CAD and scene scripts

start

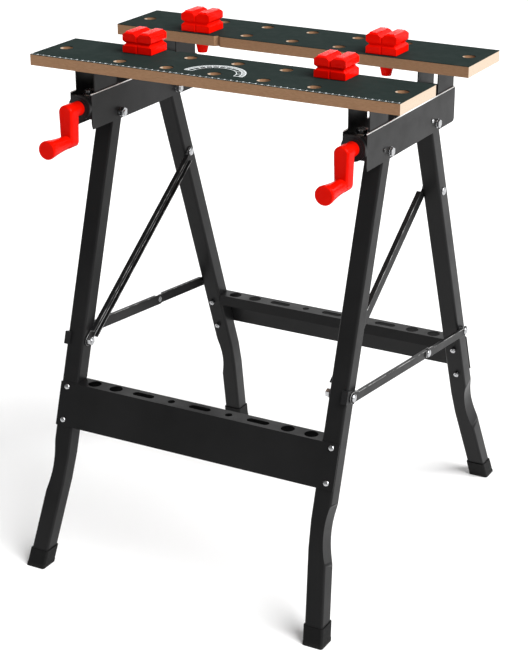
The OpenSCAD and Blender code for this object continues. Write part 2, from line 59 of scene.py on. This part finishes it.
class Finish:
    """A material with its shader, its object coordinates and short calls for the usual nodes."""

    def __init__(self, name, **sockets):
        self.material = bpy.data.materials.new(name)
        self.material.use_nodes = True
        self.nodes = self.material.node_tree.nodes
        self.links = self.material.node_tree.links
        self.shader = self.nodes["Principled BSDF"]
        for socket, value in sockets.items():
            self.shader.inputs[socket.replace("_", " ")].default_value = value
        self.place = self.nodes.new("ShaderNodeTexCoord").outputs["Object"]

    def stretched(self, scale, turn=(0, 0, 0)):
        mapping = self.nodes.new("ShaderNodeMapping")
        mapping.inputs["Scale"].default_value = scale
        mapping.inputs["Rotation"].default_value = turn
        self.links.new(self.place, mapping.inputs["Vector"])
        return mapping.outputs["Vector"]

    def noise(self, scale, detail=2.0, roughness=0.5, place=None):
        node = self.nodes.new("ShaderNodeTexNoise")
        node.inputs["Scale"].default_value = scale
        node.inputs["Detail"].default_value = detail
        node.inputs["Roughness"].default_value = roughness
        self.links.new(place or self.place, node.inputs["Vector"])
        return node.outputs["Fac"]

    def wave(self, scale, direction, place=None, distortion=0.0):
        node = self.nodes.new("ShaderNodeTexWave")
        node.bands_direction = direction
        node.inputs["Scale"].default_value = scale
        node.inputs["Distortion"].default_value = distortion
        self.links.new(place or self.place, node.inputs["Vector"])
        return node.outputs["Fac"]

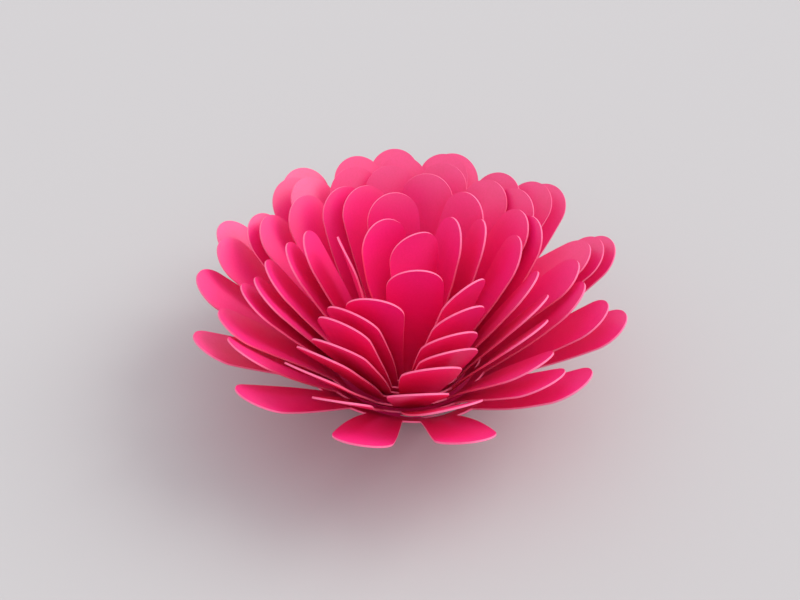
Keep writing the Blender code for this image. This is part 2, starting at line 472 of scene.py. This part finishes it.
# %% [markdown]
# ## Card
#
# Solid-dyed card is one colour all through. Its face is pressed smooth, with a faint fibre that
# shows as a slight unevenness of tone and as a soft sheen where light grazes it. A cut edge is
# rougher, and it is coloured paler: partly because the shears open the fibres there, and partly as
# a painted highlight for the edges that catch the light. Both get their unevenness from
# one group of nodes. A Solidify modifier gives the sheet its thickness, and can give the new rim
# a material of its own, so that no cut edge is picked by hand.

# %% A group for paper fibre
FIBRE_SCALE = 2600.0
CLOUD_SCALE = 160.0
FIBRE_DEPTH = 0.02 * MM
ROUGHNESS_SPREAD = 0.05
MIX_COLOUR_A = 6
MIX_COLOUR_B = 7
MIX_COLOUR_RESULT = 2


def fibre_group():
    """Noise at two scales: puts out a mask for tone and a height for bumps."""
    group = bpy.data.node_groups.new("paper_fibre", "ShaderNodeTree")
    for name in ("Fibre Scale", "Cloud Scale"):
        group.interface.new_socket(name, in_out="INPUT", socket_type="NodeSocketFloat")
    for name in ("Tone", "Height"):
        group.interface.new_socket(name, in_out="OUTPUT", socket_type="NodeSocketFloat")
    nodes, links = group.nodes, group.links
    given = nodes.new("NodeGroupInput")
    out = nodes.new("NodeGroupOutput")
    place = nodes.new("ShaderNodeTexCoord")
    fibre = nodes.new("ShaderNodeTexNoise")
    fibre.inputs["Detail"].default_value = 5.0
    fibre.inputs["Roughness"].default_value = 0.65
    cloud = nodes.new("ShaderNodeTexNoise")
    cloud.inputs["Detail"].default_value = 3.0
    both = nodes.new("ShaderNodeMix")
    both.inputs["Factor"].default_value = 0.5
    spread = nodes.new("ShaderNodeMapRange")
    spread.inputs["From Min"].default_value = 0.35
    spread.inputs["From Max"].default_value = 0.65
    for texture, scale in ((fibre, "Fibre Scale"), (cloud, "Cloud Scale")):
        links.new(place.outputs["Object"], texture.inputs["Vector"])
        links.new(given.outputs[scale], texture.inputs["Scale"])
    links.new(fibre.outputs["Fac"], both.inputs["A"])
    links.new(cloud.outputs["Fac"], both.inputs["B"])
    links.new(both.outputs["Result"], spread.inputs["Value"])
    links.new(spread.outputs["Result"], out.inputs["Tone"])
    links.new(fibre.outputs["Fac"], out.inputs["Height"])
    return group


paper_fibre = fibre_group()


def card(name, dark, light, roughness, relief_strength):
    """Card whose colour and roughness vary a little with the fibre."""
    material = bpy.data.materials.new(name)
    material.use_nodes = True
    nodes, links = material.node_tree.nodes, material.node_tree.links
    shader = nodes["Principled BSDF"]
    fibre = nodes.new("ShaderNodeGroup")
    fibre.node_tree = paper_fibre
    fibre.inputs["Fibre Scale"].default_value = FIBRE_SCALE
    fibre.inputs["Cloud Scale"].default_value = CLOUD_SCALE
    tone = nodes.new("ShaderNodeMix")
    tone.data_type = "RGBA"
    tone.inputs[MIX_COLOUR_A].default_value = dark
    tone.inputs[MIX_COLOUR_B].default_value = light
    rough = nodes.new("ShaderNodeMapRange")
    rough.inputs["To Min"].default_value = roughness + ROUGHNESS_SPREAD
    rough.inputs["To Max"].default_value = roughness - ROUGHNESS_SPREAD
    relief = nodes.new("ShaderNodeBump")
    relief.inputs["Strength"].default_value = relief_strength
    relief.inputs["Distance"].default_value = FIBRE_DEPTH
    links.new(fibre.outputs["Tone"], tone.inputs["Factor"])
    links.new(tone.outputs[MIX_COLOUR_RESULT], shader.inputs["Base Color"])
    links.new(fibre.outputs["Tone"], rough.inputs["Value"])
    links.new(rough.outputs["Result"], shader.inputs["Roughness"])
    links.new(fibre.outputs["Height"], relief.inputs["Height"])
    links.new(relief.outputs["Normal"], shader.inputs["Normal"])
    return material


# %% The card's face and its cut edge
SMOOTH_UNDER = math.radians(40)

face = card("pink_card", (0.90, 0.001, 0.175, 1), (0.98, 0.003, 0.23, 1), 0.48, 0.25)
face_shader = face.node_tree.nodes["Principled BSDF"]
face_shader.inputs["IOR"].default_value = 1.65
face_shader.inputs["Specular IOR Level"].default_value = 1.0
# The cut edge's paler pink is partly the opened fibre and partly a painted highlight on the lit
# edges.
edge = card("cut_edge_and_painted_highlight", (0.94, 0.12, 0.28, 1), (0.98, 0.20, 0.37, 1), 0.7, 0.5)

strip.data.materials.clear()
strip.data.materials.append(face)
strip.data.materials.append(edge)
thickness = strip.modifiers.new("card", "SOLIDIFY")
thickness.thickness = CARD_THICKNESS
thickness.offset = 0
thickness.use_even_offset = True
thickness.material_offset_rim = 1
deselect_all()
strip.select_set(True)
bpy.context.view_layer.objects.active = strip
bpy.ops.object.modifier_apply(modifier=thickness.name)
bpy.ops.object.shade_smooth_by_angle(angle=SMOOTH_UNDER)
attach(strip, "root")
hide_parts("petal_strip")
print("card:", sum(len(p.vertices) - 2 for p in strip.data.polygons), "triangles")

# %% [markdown]
# ## Hot glue
#
# The glue shows in two places. A run of it lies in the slit where the last turn stands off the
# roll. Squeezed glue is never an even rod: it swells and thins, so the tube is given a thickness
# that changes from point to point. The puddle on the disc shows from above, down in the heart. It
# starts as a sphere, which is pressed flat and gets an uneven rim and a lumpy top.

# %% The run of glue in the slit
BEAD_STEPS = 40
BEAD_NOISE_SCALE = 9
BEAD_FULLNESS = 0.85
BEAD_SWELLING = 0.35
BEAD_END = 0.25
BEAD_TAPER = 6


def glue_run():
    middle = SLIT_AZIMUTH - RIM_AZIMUTH
    curve = bpy.data.curves.new("glue_run", "CURVE")
    curve.dimensions = "3D"
    curve.bevel_depth = BEAD_DIAMETER / 2
    curve.bevel_resolution = 4
    curve.use_fill_caps = True
    run = curve.splines.new("POLY")
    run.points.add(BEAD_STEPS)
    for step, point in enumerate(run.points):
        share = step / BEAD_STEPS
        angle = middle + BEAD_SWEEP * (share - 0.5)
        outer = band_point(angle, BEAD_HEIGHT)
        inner = band_point(angle + TURN, BEAD_HEIGHT)
        point.co = (*outer.lerp(inner, 0.5), 1)
        lump = noise.noise(Vector((share * BEAD_NOISE_SCALE, 0, 0)))
        taper = min(1, BEAD_END + BEAD_TAPER * min(share, 1 - share))
        point.radius = (BEAD_FULLNESS + BEAD_SWELLING * lump) * taper
    glue = bpy.data.objects.new("glue_run", curve)
    bpy.context.scene.collection.objects.link(glue)
    deselect_all()
    glue.select_set(True)
    bpy.context.view_layer.objects.active = glue
    bpy.ops.object.convert(target="MESH")
    glue = bpy.context.object
    bpy.ops.object.shade_smooth()
    return glue


# %% The puddle of glue on the disc
RIM_NOISE_SCALE = 1.6
RIM_UNEVENNESS = 0.08
TOP_NOISE_SCALE = 5
TOP_UNEVENNESS = 0.15
PUDDLE_SQUARENESS = 6


def glue_puddle():
    """A ball pressed into a flat cake: wide, with a steep side and an uneven rim and top."""
    deselect_all()
    bpy.ops.mesh.primitive_uv_sphere_add(segments=72, ring_count=32, radius=1, location=(0, 0, 0))
    puddle = bpy.context.object
    puddle.name = "glue_puddle"
    middle = CARD_THICKNESS + SEAT + PAD_THICKNESS / 2
    for vertex in puddle.data.vertices:
        unit = vertex.co.copy()
        out = min(math.hypot(unit.x, unit.y), 1)
        around = Vector((unit.x, unit.y, 0)).normalized()
        rim = PAD_RADIUS * (1 - RIM_UNEVENNESS * (1 - noise.noise(around * RIM_NOISE_SCALE)))
        lump = 1 - TOP_UNEVENNESS * (1 - noise.noise(unit * TOP_NOISE_SCALE))
        fullness = (1 - out ** PUDDLE_SQUARENESS) ** (1 / PUDDLE_SQUARENESS)
        height = PAD_THICKNESS / 2 * fullness * lump
        flat = unit.xy * rim
        vertex.co = (flat.x, flat.y, middle + math.copysign(height, unit.z))
    bpy.ops.object.shade_smooth()
    return puddle


# %% Cloudy, shiny glue
def hot_glue():
    material = bpy.data.materials.new("hot_glue")
    material.use_nodes = True
    nodes, links = material.node_tree.nodes, material.node_tree.links
    shader = nodes["Principled BSDF"]
    place = nodes.new("ShaderNodeTexCoord")
    lumps = nodes.new("ShaderNodeTexNoise")
    lumps.inputs["Scale"].default_value = 900.0
    tone = nodes.new("ShaderNodeMix")
    tone.data_type = "RGBA"
    tone.inputs[MIX_COLOUR_A].default_value = (0.80, 0.78, 0.77, 1)
    tone.inputs[MIX_COLOUR_B].default_value = (0.92, 0.91, 0.90, 1)
    relief = nodes.new("ShaderNodeBump")
    relief.inputs["Strength"].default_value = 0.6
    relief.inputs["Distance"].default_value = 0.05 * MM
    links.new(place.outputs["Object"], lumps.inputs["Vector"])
    links.new(lumps.outputs["Fac"], tone.inputs["Factor"])
    links.new(tone.outputs[MIX_COLOUR_RESULT], shader.inputs["Base Color"])
    links.new(lumps.outputs["Fac"], relief.inputs["Height"])
    links.new(relief.outputs["Normal"], shader.inputs["Normal"])
    shader.inputs["Roughness"].default_value = 0.15
    return material


glue_material = hot_glue()
for glue, node in ((glue_run(), "glue_bead"), (glue_puddle(), "glue_pad")):
    glue.data.materials.clear()
    glue.data.materials.append(glue_material)
    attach(glue, "root")
    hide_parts(node)
    print(glue.name, len(glue.data.polygons), "faces")

# %% [markdown]
# ## Floor and light
#
# The flower stands on a pale table. A pale sky does most of the lighting and keeps the shadows
# soft. A little light from above brightens the petals' upper faces. More comes from the right,
# from behind: it gives the petals of the left side their pale sheen, and draws the shadow out
# to the left and the front.

# %% The floor
FLOOR_SIZE = 12.0


def add_floor():
    deselect_all()
    bpy.ops.mesh.primitive_plane_add(size=FLOOR_SIZE, location=(0, 0, 0))
    floor = bpy.context.object
    floor.name = "floor"
    material = bpy.data.materials.new("pale_table")
    material.use_nodes = True
    shader = material.node_tree.nodes["Principled BSDF"]
    shader.inputs["Base Color"].default_value = (0.512, 0.509, 0.490, 1)
    shader.inputs["Roughness"].default_value = 0.8
    shader.inputs["Specular IOR Level"].default_value = 0.2
    floor.data.materials.append(material)


add_floor()

# %% The light
def add_light(name, place, width, strength):
    """Even light from this side, as soft as a window that looks this wide, in degrees."""
    bpy.ops.object.light_add(type="SUN", location=place)
    light = bpy.context.object
    light.name = name
    light.data.angle = math.radians(width)
    light.data.energy = strength
    light.rotation_euler = Vector(place).to_track_quat("Z", "Y").to_euler()


add_light("window", (0.45, 0.30, 0.90), 46, 0.3)
add_light("doorway", (0.80, 0.25, 0.70), 40, 1.3)

world = bpy.data.worlds.new("sky")
bpy.context.scene.world = world
world.use_nodes = True
world.node_tree.nodes["Background"].inputs["Color"].default_value = (0.95, 0.92, 1.0, 1)
world.node_tree.nodes["Background"].inputs["Strength"].default_value = 1.0

bpy.context.scene.view_settings.view_transform = "Standard"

end

The exercise
Extract from the listing above the lines between the line containing "Keep writing the" and the line containing "return group", keeping both of those lines. Output nothing else.

Output of the task
Keep writing the Blender code for this image. This is part 2, starting at line 472 of scene.py. This part finishes it.
# %% [markdown]
# ## Card
#
# Solid-dyed card is one colour all through. Its face is pressed smooth, with a faint fibre that
# shows as a slight unevenness of tone and as a soft sheen where light grazes it. A cut edge is
# rougher, and it is coloured paler: partly because the shears open the fibres there, and partly as
# a painted highlight for the edges that catch the light. Both get their unevenness from
# one group of nodes. A Solidify modifier gives the sheet its thickness, and can give the new rim
# a material of its own, so that no cut edge is picked by hand.

# %% A group for paper fibre
FIBRE_SCALE = 2600.0
CLOUD_SCALE = 160.0
FIBRE_DEPTH = 0.02 * MM
ROUGHNESS_SPREAD = 0.05
MIX_COLOUR_A = 6
MIX_COLOUR_B = 7
MIX_COLOUR_RESULT = 2


def fibre_group():
    """Noise at two scales: puts out a mask for tone and a height for bumps."""
    group = bpy.data.node_groups.new("paper_fibre", "ShaderNodeTree")
    for name in ("Fibre Scale", "Cloud Scale"):
        group.interface.new_socket(name, in_out="INPUT", socket_type="NodeSocketFloat")
    for name in ("Tone", "Height"):
        group.interface.new_socket(name, in_out="OUTPUT", socket_type="NodeSocketFloat")
    nodes, links = group.nodes, group.links
    given = nodes.new("NodeGroupInput")
    out = nodes.new("NodeGroupOutput")
    place = nodes.new("ShaderNodeTexCoord")
    fibre = nodes.new("ShaderNodeTexNoise")
    fibre.inputs["Detail"].default_value = 5.0
    fibre.inputs["Roughness"].default_value = 0.65
    cloud = nodes.new("ShaderNodeTexNoise")
    cloud.inputs["Detail"].default_value = 3.0
    both = nodes.new("ShaderNodeMix")
    both.inputs["Factor"].default_value = 0.5
    spread = nodes.new("ShaderNodeMapRange")
    spread.inputs["From Min"].default_value = 0.35
    spread.inputs["From Max"].default_value = 0.65
    for texture, scale in ((fibre, "Fibre Scale"), (cloud, "Cloud Scale")):
        links.new(place.outputs["Object"], texture.inputs["Vector"])
        links.new(given.outputs[scale], texture.inputs["Scale"])
    links.new(fibre.outputs["Fac"], both.inputs["A"])
    links.new(cloud.outputs["Fac"], both.inputs["B"])
    links.new(both.outputs["Result"], spread.inputs["Value"])
    links.new(spread.outputs["Result"], out.inputs["Tone"])
    links.new(fibre.outputs["Fac"], out.inputs["Height"])
    return group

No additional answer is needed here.